Things have been stewing up on a slow boil for the BJP in Bihar for long. Since the Grand Alliance of Nitish-Lalu and Congress crushed the BJP in the 2015 Assembly election, winning 178 seats and reducing the NDA to 58; the saffron leadership has been in slow motion: making noises but doing nothing.

Though his tenure finished shortly after the Bihar Assembly polls, the party leadership allowed Mangal Pandey to lumber on for 11 months. Instead of soul-searching and switching back to action mode, the BJP - just when it should have been seen taking the next leap - earned the reputation that it can’t be trusted to stand up to the combined might of Lalu and Nitish.

And that’s a dangerous situation for a party hoping not only to retain pole position in the Lok Sabha but also a viable alternative to the Nitish-Lalu team in Bihar.

The problem for the BJP in Bihar is not Lalu, but Nitish Kumar; though the entire saffron strategy has always revolved around the RJD boss. Lalu always had Yadav voters. But he alone failed to make the mark.

Contesting alone and also in alliance with the Congress, Lalu failed to ensure victory for the RJD and lost five consecutive elections, from the 2005 Assembly polls to the 2014 Lok Sabha polls. He made a difference only when he came together with Nitish in 2015.

Since then, all opinion polls have shown Nitish miles ahead of others as the choice for Bihar CM’s post.

The BJP has nobody but Sushil Kumar Modi to match Nitish's stature and articulation. But, instead of empowering the feisty Modi from Bihar, the irony is that the party leadership seems more inclined to marginalise him.
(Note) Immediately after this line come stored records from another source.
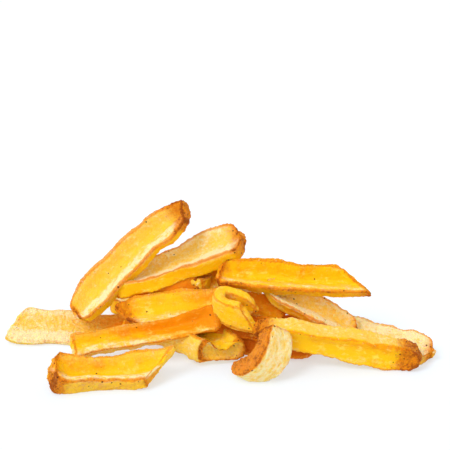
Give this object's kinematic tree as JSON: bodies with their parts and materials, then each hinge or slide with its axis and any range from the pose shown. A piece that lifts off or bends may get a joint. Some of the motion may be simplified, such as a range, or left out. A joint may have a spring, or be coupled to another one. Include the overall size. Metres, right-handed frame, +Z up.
{
  "type": "heap of thick-cut fries",
  "caption": "Loose heap of thick-cut potato fries, dished, bowed and curled, crossing and leaning on each other, for laying on a table, tray or plate.",
  "frame": {"origin": "on the table, under the middle of the heap's box", "axes": "+Z up from the table, +X to the right along the heap's long side, the viewer of the picture at -Y"},
  "size_m": [0.244, 0.1272, 0.0795],
  "materials": {
    "fried_potato": "satin"
  },
  "bodies": {
    "root": {"fries_heap": "fried_potato"}
  },
  "joints": []
}
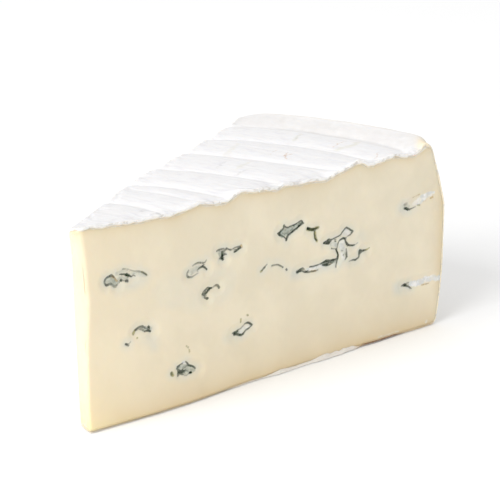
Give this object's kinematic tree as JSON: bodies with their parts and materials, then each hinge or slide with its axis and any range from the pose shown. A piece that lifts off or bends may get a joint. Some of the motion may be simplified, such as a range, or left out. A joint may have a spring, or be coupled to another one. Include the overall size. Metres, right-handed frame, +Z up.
{
  "type": "blue cheese wedge",
  "caption": "Wedge of soft blue-veined cheese cut from a ripened wheel, with a blunt nose, a white ridged rind on top and a convex rim, resting on its base.",
  "frame": {"origin": "middle of the bounding box's footprint, on the plane the wedge rests on", "axes": "+X from the blunt nose towards the rim, +Y towards the back cut, +Z up"},
  "size_m": [0.1168, 0.0632, 0.0501],
  "materials": {
    "paste": "smooth, moist cream-coloured cheese paste with dark blue-green veins",
    "rind": "dry velvety white mould rind, creamier at the rim",
    "blue_mould": "powdery grey-green mould in the open vein pockets"
  },
  "bodies": {
    "root": {"cheese_wedge": "paste"}
  },
  "joints": []
}
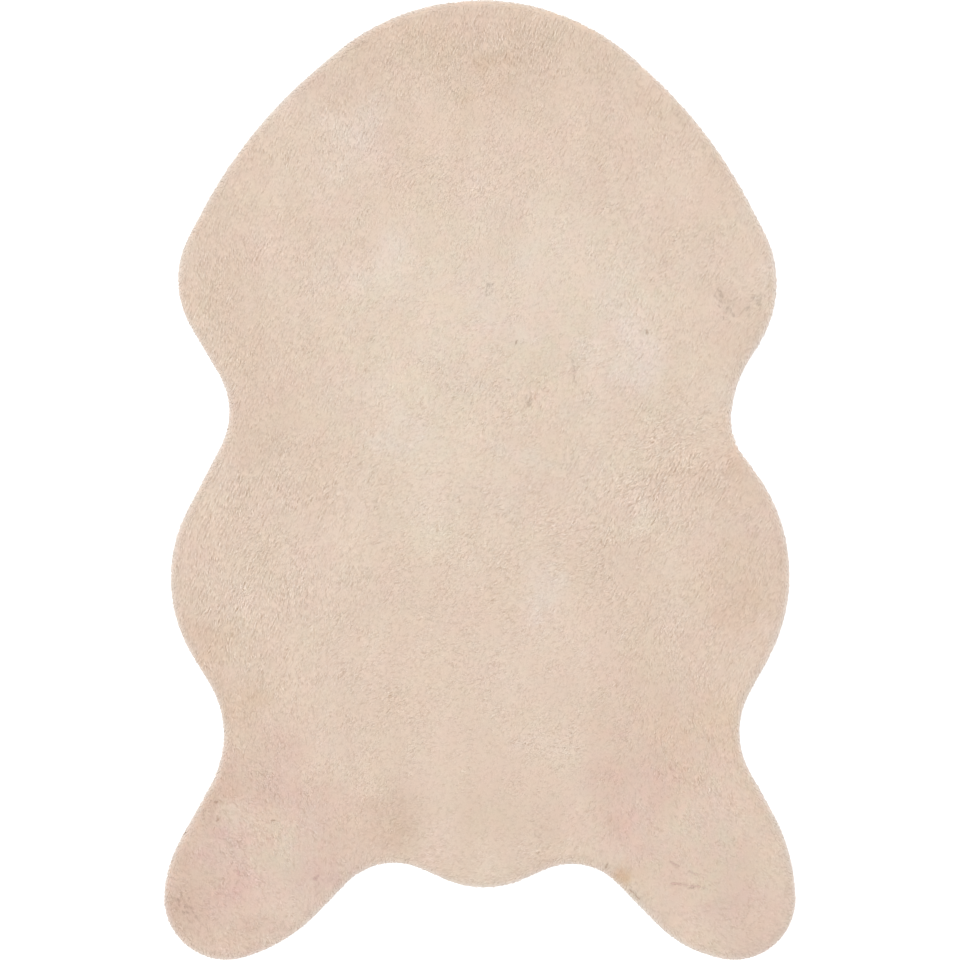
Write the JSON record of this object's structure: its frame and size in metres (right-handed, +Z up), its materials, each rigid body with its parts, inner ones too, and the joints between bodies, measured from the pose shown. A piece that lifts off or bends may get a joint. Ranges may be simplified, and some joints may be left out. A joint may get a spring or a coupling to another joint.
{
  "type": "faux fur rug",
  "caption": "Small flat hide-shaped rug of short-pile faux fur, with rounded crown, shoulder and hip bulges and two feet; lies on a floor or seat as a soft mat.",
  "frame": {"origin": "on the floor, under the middle of the rug's box", "axes": "+X across the rug, +Y from the two feet towards the crown, +Z up out of the pile"},
  "size_m": [0.591, 0.899, 0.012],
  "materials": {
    "fur": "matte plush pile, pale warm beige"
  },
  "bodies": {
    "root": {"rug": "fur"}
  },
  "joints": []
}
The denial of a Rajya Sabha berth to Sushil Modi, which could have paved the way for his elevation as a Union minister and thus placed him on an equal footing with Nitish is a case in point.

Having been credited on a par with Nitish in the past for Bihar’s turnaround, Sushil Modi is the only BJP leader who can challenge Nitish on his record of governance in Bihar. He can also make things difficult for the Grand Alliance with his well-researched questions. However, many in the party now believe Rai’s elevation as Bihar BJP president will further dilute Sushil Modi’s influence.

The last time the BJP bagged some Yadav votes in Bihar, Manmohan Singh was the PM and everybody expected Pakistan to crawl if India elected Narendra Modi to succeed the economist Prime Minister.

The Lok Sabha election saw a change of guard in Delhi. But the Yadavs too have changed in Bihar since then. Nityanand Rai clearly has a mountain to climb.